AS – Leva sempre a que se criem melhores condições para as praticantes. Podemos evoluir por termos mais acompanhamento especializado, mais horas de treino, treinos mais qualificados, tudo isso ajuda a que a jogadora evolua e o futebol feminino também. Se queremos espetáculos desportivos e que se jogue bem, como neste Mundial, que foi um excelente exemplo da competência no futebol feminino, o caminho tem de ser o profissionalismo, mas não só. Passa muito por alargar a nossa base de formação. Com a aposta em jogadoras cada vez mais novas, para começarem a formação mais cedo.

R - Como olha para o futuro? A evolução no futebol feminino vai prosseguir ou o entusiasmo pós-Mundial vai esmorecer?
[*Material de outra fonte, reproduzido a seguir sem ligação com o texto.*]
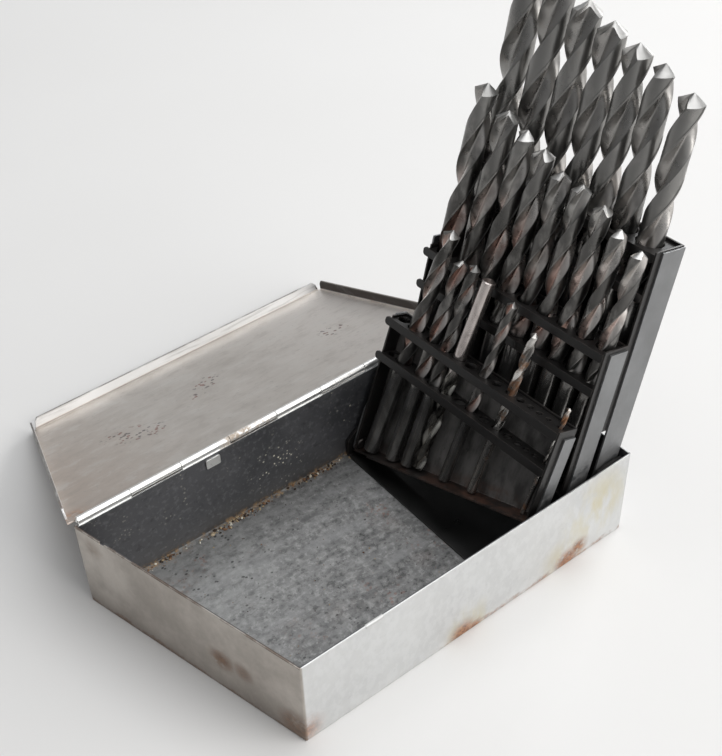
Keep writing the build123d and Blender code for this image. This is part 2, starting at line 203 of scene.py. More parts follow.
# ------------------------------------------------------------------ materials
def tray_material():
    m = Mat("tray_steel")
    x, y, z = m.xyz()
    # how far inside the walls a point is: front, hinge, right, slanted left
    side = m.add(m.add(x, m.mul(m.add(y, 0.0535), 0.2617)), 0.081)
    inside = m.mini(m.mini(m.add(y, 0.0535), m.sub(0.0535, y)), m.mini(m.sub(0.081, x), side))
    inside = m.mul(m.ramp(inside, 0.00035, 0.00055), m.ramp(z, 0.0004, 0.0006))
    on_floor = m.mul(inside, m.ramp(z, 0.0015, 0.0009))
    on_wall = m.mul(inside, m.sub(1.0, m.ramp(z, 0.0015, 0.0009)))

    cloud = m.noise(26, 5, 0.6, seed=1.3)
    fine = m.noise(420, 3, 0.6, seed=2.1)
    hammer = m.noise(1.0, 3, 0.6, vec=m.scaled((330, 330, 210), rot=(0.0, 0.5, 0.0)), seed=3.0)
    scuff = m.noise(1.0, 3, 0.7, vec=m.scaled((700, 90, 90), rot=(0, 0, 0.5)), seed=5.0)
    grain = m.noise(520, 4, 0.7, seed=7)
    rag = m.noise(90, 5, 0.65, seed=8)

    # outside: dull bare steel, brown-grey on the slanted end, which is also painted darker as painted shade because it
    # faces away from the light
    steel = m.mix(m.ramp(cloud, 0.35, 0.7), (0.72, 0.725, 0.72), (0.64, 0.645, 0.645))
    steel = m.mix(m.mul(m.ramp(hammer, 0.42, 0.62), 0.45), steel, (0.80, 0.805, 0.805))
    steel = m.mix(m.mul(m.ramp(fine, 0.56, 0.74), 0.18), steel, (0.50, 0.50, 0.50))
    on_left = m.ramp(side, 0.0012, 0.0004)
    drift = m.noise(1.0, 5, 0.65, vec=m.scaled((60, 28, 28)), seed=15)
    slant_tone_and_shade = m.mix(m.ramp(drift, 0.36, 0.64), (0.55, 0.51, 0.465), (0.38, 0.345, 0.31))
    slant_tone_and_shade = m.mix(m.mul(m.ramp(z, 0.012, 0.000), 0.45), slant_tone_and_shade, (0.22, 0.18, 0.155))
    slant_tone_and_shade = m.mix(m.mul(m.ramp(hammer, 0.50, 0.72), 0.22), slant_tone_and_shade, (0.60, 0.57, 0.53))
    steel = m.mix(on_left, steel, slant_tone_and_shade)

    # inside walls: charcoal with pale specks
    cluster = m.maxi(m.ball((-0.017, 0.0527, 0.017), 0.005, 0.017), m.ball((0.022, 0.0527, 0.024), 0.001, 0.008))
    specks = m.mul(m.ramp(m.cells(560), 0.30, 0.20), m.ramp(m.noise(170, 2, 0.5, seed=9), 0.46, 0.52))
    specks = m.mul(specks, m.math("ADD", m.mul(cluster, 1.0), m.mul(m.ramp(m.noise(50, 2, 0.5, seed=10), 0.54, 0.66), 0.32), clamp=True))
    specks = m.mul(specks, m.ramp(m.noise(330, 1, 0.5, seed=25), 0.32, 0.50, 0.25, 1.0))
    wall = m.mix(m.ramp(cloud, 0.34, 0.66), (0.040, 0.041, 0.045), (0.088, 0.088, 0.094))
    wall = m.mix(m.mul(m.ramp(fine, 0.50, 0.68), 0.60), wall, (0.145, 0.145, 0.152))
    wall = m.mix(m.mul(m.ramp(m.noise(260, 3, 0.6, seed=19), 0.56, 0.70), 0.5), wall, (0.030, 0.030, 0.033))
    wall = m.mix(m.mul(m.ramp(scuff, 0.60, 0.8), 0.20), wall, (0.13, 0.13, 0.13))
    wall = m.mix(m.mul(m.ramp(m.mul(z, m.ramp(fine, 0.3, 0.7, 0.7, 1.3)), 0.016, 0.001), 0.30), wall, (0.13, 0.125, 0.12))
    wall = m.mix(m.mul(specks, 0.95), wall, (0.78, 0.74, 0.62))

    # floor inside: granular grey with dark dots, paler and greener towards the far left corner
    mott = m.noise(1.0, 6, 0.72, vec=m.scaled((130, 300, 130), rot=(0, 0, 0.35)), distort=0.5, seed=4)
    sweep = m.noise(1.0, 4, 0.6, vec=m.scaled((24, 150, 60), rot=(0, 0, 0.20)), distort=0.3, seed=11)
    flo = m.mix(m.ramp(mott, 0.38, 0.62), (0.185, 0.185, 0.184), (0.285, 0.283, 0.279))
    grit = m.noise(380, 3, 0.7, seed=24)
    flo = m.mix(m.mul(m.ramp(grit, 0.52, 0.64), 0.65), flo, (0.42, 0.418, 0.41))
    flo = m.mix(m.mul(m.ramp(grit, 0.47, 0.36), 0.62), flo, (0.070, 0.070, 0.069))
    flo = m.mix(m.mul(m.ramp(sweep, 0.44, 0.68), 0.55), flo, (0.32, 0.32, 0.32))
    flo = m.mix(m.mul(m.ramp(sweep, 0.46, 0.30), 0.35), flo, (0.10, 0.10, 0.10))
    pale = m.ball((-0.075, 0.043, 0.0008), 0.010, 0.060)
    flo = m.mix(m.mul(pale, m.ramp(mott, 0.40, 0.60, 0.30, 0.65)), flo, (0.36, 0.365, 0.36))
    peppers = m.mul(m.ramp(m.cells(430, vec=m.scaled((1.0, 1.3, 1.0), rot=(0, 0, 0.35))), 0.34, 0.20), m.ramp(m.noise(140, 2, 0.5, seed=12), 0.53, 0.60))
    peppers = m.mul(peppers, m.ramp(m.add(m.mul(pale, 0.20), m.noise(34, 3, 0.6, seed=13)), 0.46, 0.60))
    flo = m.mix(m.mul(peppers, 0.80), flo, (0.030, 0.030, 0.030))
    reds = m.mul(m.ramp(m.cells(520), 0.42, 0.28), m.ramp(m.noise(120, 2, 0.5, seed=26), 0.42, 0.52))
    reds = m.mul(reds, m.maxi(m.ramp(side, 0.024, 0.004), m.mul(m.ramp(m.noise(40, 3, 0.6, seed=27), 0.56, 0.66), 0.5)))
    flo = m.mix(m.mul(reds, 0.80), flo, (0.28, 0.110, 0.068))
    worn = m.ramp(m.noise(26, 3, 0.6, seed=16), 0.50, 0.68)
    flo = m.mix(m.mul(worn, 0.12), flo, (0.085, 0.088, 0.088))

    # rust: crumbly along the floor's joints
    near_back = m.ramp(m.add(y, m.mul(rag, 0.009)), 0.0540, 0.0572)
    near_front = m.ramp(m.sub(y, m.mul(rag, 0.008)), -0.0518, -0.0562)
    near_left = m.ramp(m.sub(side, m.mul(rag, 0.010)), 0.0022, -0.0045)
    joints = m.maxi(m.mul(near_back, 1.0), m.maxi(m.mul(near_left, 0.9), m.mul(near_front, 0.6)))
    patchy = m.ramp(m.noise(58, 4, 0.6, seed=20), 0.36, 0.58, 0.25, 1.0)
    low = m.ramp(z, 0.0040, 0.0008)
    crust_in = m.mul(m.mul(joints, m.mul(low, patchy)), m.mul(inside, m.ramp(grain, 0.38, 0.60)))
    reddish = m.mul(m.ramp(side, 0.016, 0.002), m.ramp(m.noise(70, 4, 0.65, seed=22), 0.42, 0.66))
    haze = m.mul(on_floor, m.maxi(m.mul(m.ramp(m.noise(30, 4, 0.6, seed=21), 0.54, 0.74), 0.22), m.mul(reddish, 0.60)))

    # rust outside: two flares on the front wall's lower edge with a thin line between, spots on the slanted end
    out = m.sub(1.0, inside)
    on_front = m.ramp(y, -0.0526, -0.0532)
    wave = m.add(z, m.mul(m.sub(rag, 0.5), 0.012))
    flare = m.maxi(m.ball((-0.0060, -0.0535, 0.0010), 0.0020, 0.0098), m.ball((0.0000, -0.0535, 0.0005), 0.0010, 0.0060))
    flare = m.maxi(flare, m.maxi(m.ball((0.0500, -0.0535, 0.0020), 0.0025, 0.0095), m.ball((0.0560, -0.0535, 0.0060), 0.0010, 0.0070)))
    flare = m.mul(flare, m.ramp(m.add(rag, m.mul(grain, 0.5)), 0.52, 0.74))
    line = m.mul(m.ramp(wave, 0.0034, 0.0006), m.mul(m.ramp(x, -0.022, -0.010), m.ramp(m.noise(75, 3, 0.6, seed=17), 0.40, 0.58)))
    front_rust = m.mul(on_front, m.maxi(m.mul(flare, 0.95), m.mul(line, 0.75)))
    blotch = m.maxi(m.ball((-0.0907, -0.0160, 0.0175), 0.0010, 0.0085), m.mul(m.ball((-0.0880, -0.0260, 0.0180), 0.0010, 0.0070), 0.7))
    blotch = m.maxi(blotch, m.mul(m.ball((-0.0815, -0.0500, 0.0060), 0.0020, 0.0120), 0.95))
    blotch = m.maxi(blotch, m.mul(m.ball((-0.106, 0.045, 0.036), 0.001, 0.007), 0.4))
    blotch = m.mul(m.mul(blotch, m.ramp(m.add(rag, m.mul(grain, 0.35)), 0.42, 0.70)), 0.85)
    foot = m.mul(m.mul(on_left, m.ramp(wave, 0.0030, 0.0002)), 0.6)
    crust_out = m.mul(out, m.maxi(front_rust, m.maxi(blotch, foot)))
    stain = m.maxi(m.ball((0.0650, -0.0535, 0.0240), 0.004, 0.024), m.mul(m.ball((0.0480, -0.0535, 0.0060), 0.004, 0.016), 0.7))
    stain = m.maxi(stain, m.mul(m.ball((-0.004, -0.0535, 0.004), 0.003, 0.016), 0.8))
    yellow = m.mul(m.mul(out, on_front), m.mul(stain, m.ramp(m.noise(1.0, 4, 0.6, vec=m.scaled((120, 60, 45), rot=(0, 0.5, 0)), seed=18), 0.36, 0.62)))

    col = m.mix(on_wall, steel, wall)
    col = m.mix(on_floor, col, flo)
    col = m.mix(m.mul(yellow, 0.72), col, (0.66, 0.60, 0.39))
    col = m.mix(haze, col, (0.20, 0.13, 0.10))
    rust = m.mix(m.ramp(grain, 0.35, 0.65), (0.15, 0.062, 0.036), (0.40, 0.195, 0.100))
    rust = m.mix(m.mul(on_left, 0.65), rust, (0.165, 0.112, 0.076))
    rust_in = m.mix(m.ramp(grain, 0.42, 0.60), (0.032, 0.022, 0.016), (0.36, 0.23, 0.115))
    col = m.mix(crust_in, col, rust_in)
    col = m.mix(crust_out, col, rust)
    # dark line down the square corner and along the left rim
    corner = m.mul(out, m.mul(m.ramp(x, 0.0803, 0.0808), m.ramp(y, -0.0520, -0.0526)))
    col = m.mix(m.mul(corner, 0.85), col, (0.10, 0.09, 0.08))
    left_rim = m.mul(m.mul(m.ramp(side, 0.0020, 0.0008), m.ramp(z, 0.0426, 0.0429)), m.ramp(rag, 0.38, 0.56))
    col = m.mix(m.mul(left_rim, 0.75), col, (0.11, 0.075, 0.055))

    crust = m.maxi(crust_in, crust_out)
    rough = m.mixf(inside, m.ramp(hammer, 0.3, 0.7, 0.30, 0.44), m.ramp(cloud, 0.3, 0.7, 0.36, 0.54))
    rough = m.mixf(crust, rough, 0.9)
    metal = m.mixf(crust, m.mixf(on_wall, m.mixf(on_floor, 0.95, 0.60), 0.20), 0.05)
    dents = m.noise(18, 2, 0.4, seed=31)
    h = m.add(m.mul(dents, 2.0), m.add(m.mul(hammer, 0.30), m.mul(fine, 0.10)))
    h = m.add(h, m.mul(on_floor, m.mul(mott, 0.6)))
    h = m.add(h, m.mul(m.mul(crust, grain), 1.6))
    return m.finish(col, rough, metal, h, dist=0.0004, strength=0.35, bevel=0.0002)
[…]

AS – Não podemos adormecer. Agora que o Mundial terminou, temos de estar vigilantes, aproveitar este momento e dinamizá-lo. Temos de fazer o diagnóstico para determinar o que precisamos para prosseguir o crescimento. Tem de ser um trabalho conjunto, de associações, clubes, FPF e de toda a sociedade. Em vez de termos as 15 mil que agora jogam, temos de ter 100 mil praticantes para isto não parar. Meta ambiciosa? A própria FPF estipulou que quer atingir as 75 mil em 2030, há um plano estratégico a seguir. Depois vai ser sempre a crescer!

R - A primeira edição da Gala das Campeãs, que vai distinguir as principais intervenientes no desenvolvimento do futebol feminino português, tem lugar dia 27, no Casino Estoril. Como encara a realização deste evento organizado por Record?

AS – Vai ser mais um momento importante de visibilidade para o futebol feminino e é importante que nesta fase de crescimento e desenvolvimento sejam distinguidas as protagonistas que estiveram no futebol feminino, das mais antigas às que estão agora no ativo, isso vai criar motivações para as que vão aparecer.

R - A Alfredina foi pioneira também ao integrar a primeira Seleção Nacional. Quer recordar-nos essa experiência?

AS – Foi uma enorme surpresa, porque ainda nem havia campeonato nacional. Houve um convite da federação francesa para um jogo particular, em 1981, foi um momento único e muito especial. Ouvir o hino, representar pela primeira vez na história uma Seleção de futebol feminino foi muito emocionante, mas também ter um estágio, jogar sempre em relvados, levou-nos a sentir quase profissionais – cá, era sempre em pelados.

R - O que fazia além do futebol? E as outras jogadoras?

AS – Tinha 17 anos, estudava. Só comecei a tirar o curso em 1983 e depois fui sempre professora de Educação Física. Havia outra professora, enfermeiras, outras trabalhavam em fábricas… Havia diversidade, muitas realidades, sociais e culturais, era uma experiência enriquecedora.

R - Tem estado ligada à formação, no Boavista. O que tem evoluído nesse campo?



AS – Tem sido muito gratificante ver mais raparigas quererem jogar futebol e as famílias aceitarem e trazerem-nas. Conseguimos ter sub-9, sub-11, sub-13, sub-15, sub-17, sub-19 e seniores. Cada vez há mais raparigas a querer jogar e cada vez mais cedo.

R - Isso é sintomático da mudança de mentalidades também na sociedade?

AS – Claro. Há 40 anos diziam-me ‘deixa-te disso, isso é para rapazes’, hoje, trazem miúdas de 7, 8, 9 anos para jogar. São as famílias que procuram. Há cada vez mais clubes que apostam no feminino. Mas os rapazes ainda ficam com os horários ‘nobres’ de treino, as raparigas ficam com as sobras. Há que quebrar essa mentalidade, ainda não se dão as mesmas oportunidades. Temos de continuar a criá-las.